There is a whole list of practical steps that the new government could have taken in the past 20 days to safeguard Ukraine's borders and critical infrastructure and make it much more difficult for the Kremlin to carry out its plans in Crimea and eastern and southern Ukraine. I remember Illarionov listing these actions about two weeks ago.
It is unclear (to me) whether this failure is due to new leaders simply lacking the courage to take responsibility for decisions that could cost the lives of Ukrainian troops, because of organizational chaos following their sudden rise to power, or because of an actual behind-the-scenes agreement with Moscow, western countries, and/or competing political and business groups who have their own stakes in the situation. In any case, Illarionov describes how such a strategy of appeasement is likely to lead both to a loss of sovereignty and loss of life, mainly among Ukrainian nationalists, Crimean Tatars, and Maidan supporters who risk being targeted as threats to the new status quo.
It is conceivable that there could be more Maidans in the near future if Ukrainians become upset with the new government's lack of decisiveness in defending Ukraine's sovereignty. There seems to be both a growing awareness of these issues (news and viewpoints spread very fast these days) and a growing readiness for war among much of the population of Kiev and likely elsewhere around Ukraine.
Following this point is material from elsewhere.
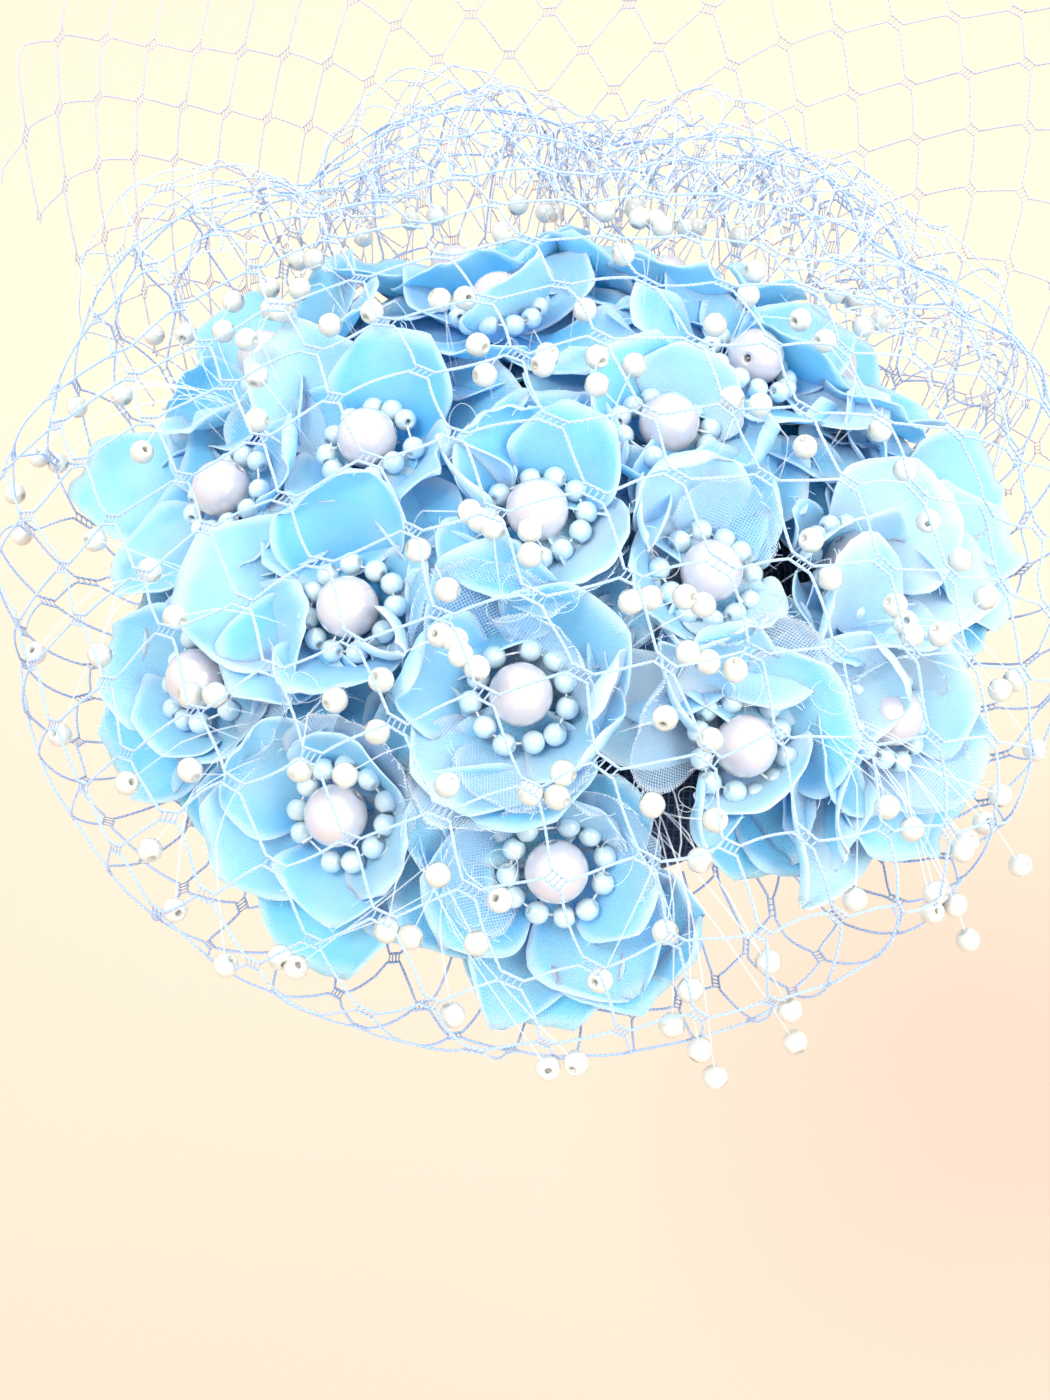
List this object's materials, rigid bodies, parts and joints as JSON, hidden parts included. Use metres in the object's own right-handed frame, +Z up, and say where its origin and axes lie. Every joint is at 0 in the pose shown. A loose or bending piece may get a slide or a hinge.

These Maidans could bring more decisive, hawkish, and nationalistic leaders to power, as often happens durings times of war. That would probably not be good news for the Kremlin; I don't know what their plan is for that scenario, but their risks would grow substantially.
It's possible the new government will become more decisive as time goes on, but it's hard to imagine that happening without sustained popular pressure (i.e. demonstrations). It's probably safe to assume that the Kremlin and western powers have their representatives inside Ukraine who convey certain messages (offers, guarantees, threats, etc.) to national politicians. In the absence of popular pressure at home, Ukrainian leaders often end up serving other masters.
It's pretty clear now what those masters want. The West wants to see Ukraine gradually integrate into Europe, harmonize legislation and political culture, and open up its markets. The Kremlin wants to see Ukraine back in the fold or at least politically benign with minimal risk of popular uprisings.
The only real unknown is the popular self-organizing force that has come to be known as "Maidan." Will Ukrainians come together to force their leaders to protect national interests? Will they decide that it is all the same to them and not resist the scenario that is unfolding? Will only the more politically active western and central parts of Ukraine rise up, and will they fail to gain political influence over the east and south, leading to a possible split of the country? Will popular resistance appear only after Ukraine has effectively been split up and occupied?
Honestly, I have no idea what will happen. But what seems clear now is that Maidan is the unknown variable with the most power to drastically change the outcome for Ukraine.